Now, Jesus doesn’t paint the rosiest picture of how things will be for those who have put all their trust in him. It’s downright terrifying! He tells them, plainly, “Everyone will hate you because of me” (13:13). Well, no thanks then! I don’t doubt there was such a time in the early years of the church, and it isn’t hard to imagine scenarios where that total, systemic rejection and loathing comes along again, but let’s not forget that, for us this side of eternity, the futures we fretfully conjure are fiction. Don’t let fiction flatten faith. Sometimes it can feel as if, because we are all for Christ, all will be against us. The powers of opposition will and must oppose. We can expect this. This is no surprise.
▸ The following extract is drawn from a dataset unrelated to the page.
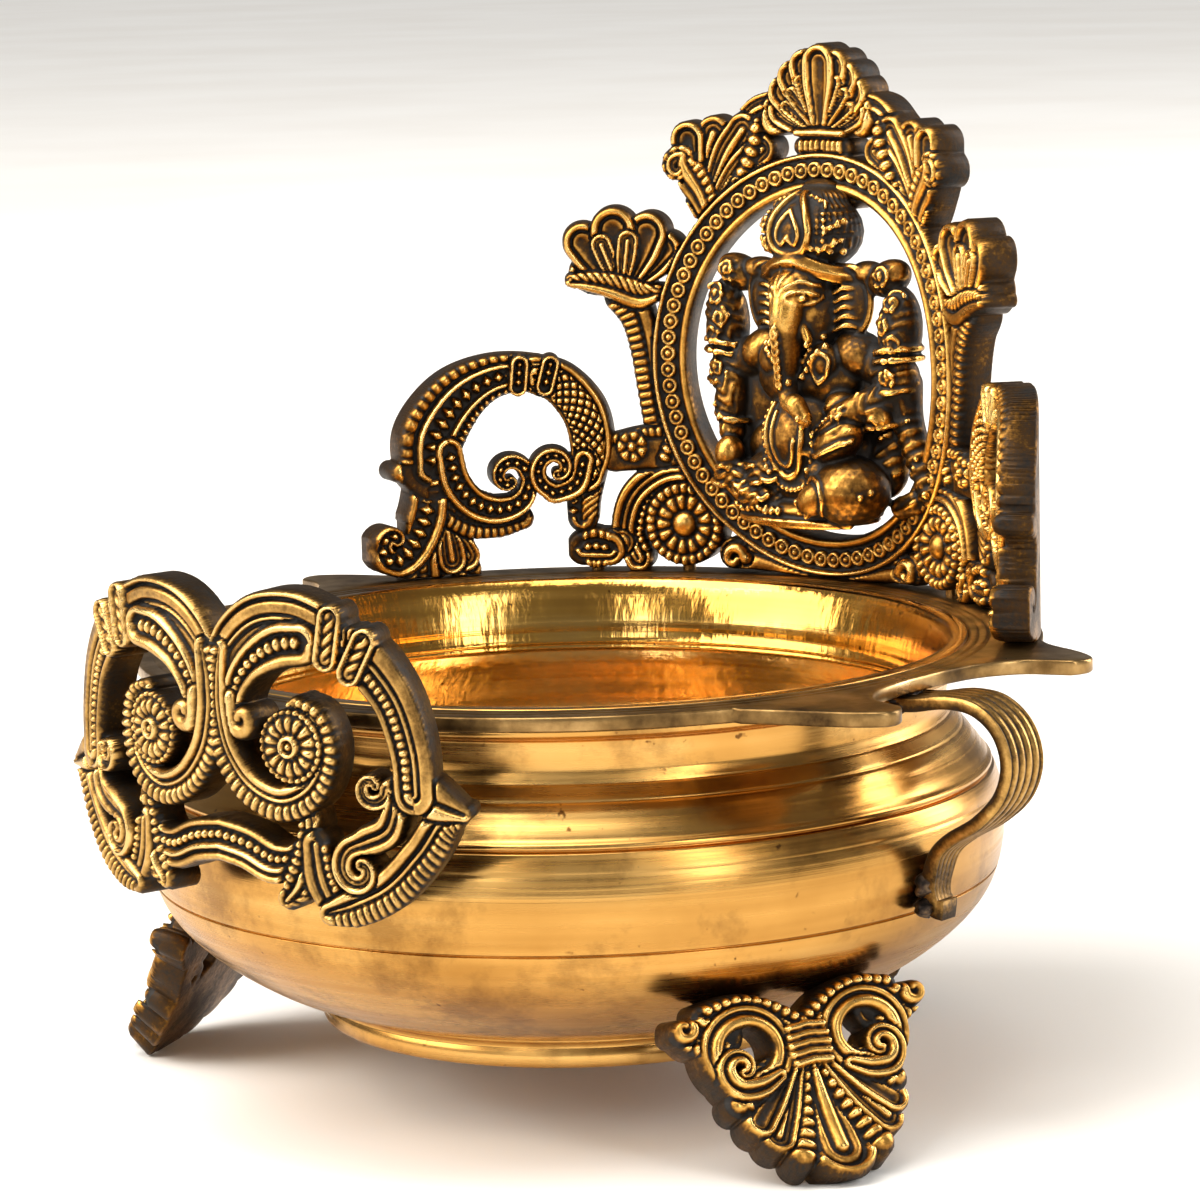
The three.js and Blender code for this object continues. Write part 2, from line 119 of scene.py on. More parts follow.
# draws a moulding along a line: lanes lie side by side from -1, its right edge, to 1, its left edge
def stroke(panel, points, lanes, lift=0.0, closed=False, moat=0.45):
    line = curveThrough(points, closed)
    low, pitch, shape = panel["low"], panel["pitch"], panel["u"].shape
    reach = line[:, 2].max() / 2 + moat + pitch
    near = np.full(shape, 1e3)
    side = np.zeros(shape)
    far = np.zeros(shape)
    width = np.ones(shape)
    length = 0.0
    for a, b in zip(line[:-1], line[1:]):
        step = (b - a)[:2]
        size = math.hypot(*step)
        if size < 1e-6:
            continue
        first = [max(0, int((min(a[k], b[k]) - reach - low[k]) / pitch)) for k in (0, 1)]
        last = [min(shape[k], int((max(a[k], b[k]) + reach - low[k]) / pitch) + 2) for k in (0, 1)]
        if first[0] >= last[0] or first[1] >= last[1]:
            length += size
            continue
        w = (slice(first[0], last[0]), slice(first[1], last[1]))
        du, dv = panel["u"][w] - a[0], panel["v"][w] - a[1]
        t = np.clip((du * step[0] + dv * step[1]) / size**2, 0, 1)
        distance = np.hypot(du - t * step[0], dv - t * step[1])
        better = distance < near[w]
        near[w] = np.where(better, distance, near[w])
        side[w] = np.where(better, np.where(step[0] * dv - step[1] * du >= 0, 1, -1), side[w])
        far[w] = np.where(better, length + t * size, far[w])
        width[w] = np.where(better, a[2] + t * (b[2] - a[2]), width[w])
        length += size
    half = width / 2
    inside = near < half
    panel["edge"] = np.maximum(panel["edge"], half - near)
    ring = (near < half + moat) & ~inside
    panel["height"][ring] = np.minimum(panel["height"][ring], lift)
    height = np.full(shape, lift)
    place = np.clip(side * near / half, -1, 1)
    for start, end, kind, level, *size in lanes:
        inLane = inside & (place >= start) & (place <= end)
        middle, span = (start + end) / 2 * half[inLane], (end - start) / 2 * half[inLane]
        gap = size[0] if size else 2.0
        gap = length / max(1, round(length / gap)) if closed else gap
        x = side[inLane] * near[inLane] - middle
        height[inLane] = lift + level * laneHeight(kind, x, far[inLane], span, gap)
    panel["height"][inside] = height[inside]


# a round boss of concentric rings: [inner, outer, kind, level, count round] as shares of the radius
def medallion(panel, centre, radius, rings, lift=0.0, moat=0.45):
    du, dv = panel["u"] - centre[0], panel["v"] - centre[1]
    r, turn = np.hypot(du, dv), np.arctan2(dv, du)
    panel["edge"] = np.maximum(panel["edge"], radius - r)
    ring = (r < radius + moat) & (r >= radius)
    panel["height"][ring] = np.minimum(panel["height"][ring], lift)
    panel["height"][r < radius] = lift
    for inner, outer, kind, level, *count in rings:
        inRing = (r >= inner * radius) & (r < outer * radius)
        middle, span = (inner + outer) / 2 * radius, (outer - inner) / 2 * radius
        if kind == "dome":
            height = np.sqrt(np.clip(1 - (r / (outer * radius)) ** 2, 0, 1))
        elif kind == "petals":
            cell = turn * count[0] / (2 * math.pi)
            cell = np.abs(cell - np.floor(cell) - 0.5) * 2
            share = np.clip((r - inner * radius) / (2 * span), 0, 1)
            swell = 0.35 + 0.65 * np.sin(math.pi * share**1.3) ** 0.5
            height = np.sqrt(np.clip(1 - cell**2, 0, 1)) * swell
        else:
            pitch = 2 * math.pi * middle / count[0] if count else 2.0
            height = laneHeight(kind, r - middle, turn * middle, span, pitch)
        panel["height"][inRing] = lift + level * height[inRing]


# a fan of leaves from one root, each [degrees, length, width]
def leaves(panel, start, fan, lanes, lift=0.0, bow=0.0):
    for degrees, length, width in fan:
        turn = math.radians(degrees)
        at = lambda share, off: [start[0] + length * share * math.cos(turn) - off * math.sin(turn),
                                 start[1] + length * share * math.sin(turn) + off * math.cos(turn)]
        tip = 1 - 0.5 * width / length
        stroke(panel, [at(0, 0) + [width * 0.3], at(0.35 * tip, bow) + [width * 0.62],
                       at(0.7 * tip, bow) + [width * 0.95], at(tip, 0) + [width]], lanes, lift)


# completes a half panel that ends at the middle line with its mirror image
def mirrored(panel):
    flip = lambda a: np.concatenate([a, a[-2::-1]], axis=0)
    whole = {key: flip(panel[key]) for key in ("v", "edge", "height")}
    whole["u"] = np.concatenate([panel["u"], -panel["u"][-2::-1]], axis=0)
    return {**panel, **whole}


leafLanes = [(-1, -0.64, "bar", 1.7), (-0.6, -0.3, "bar", 1.0), (-0.24, 0.24, "bar", 1.9),
             (0.3, 0.6, "bar", 1.0), (0.64, 1, "bar", 1.7)]
petalLanes = [(-1, -0.6, "bar", 2.2), (-0.5, 0.5, "cup", 1.5), (0.6, 1, "bar", 2.2)]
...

Yes, the powers of opposition will have sufficient power to pursue and prosecute their aims: they have before, and they will again. The only answer we have to such power is the humble courage of faith, not flattened but upright. Faith assures us that we have an anchor within the veil. Christ will draw us in. We are each of us always held, safe in the arms of Jesus. So he tells those listening, he tells us, reminds us, that “the one who stands firm to the end will be saved” (13:13). We are here to help one another stand firm: this is part of our calling, part of our purpose, part of the power of the Holy Spirit in and among us. We praise and bless the Spirit with us even in this very moment, for the firmness, the faith, to stand, and withstand.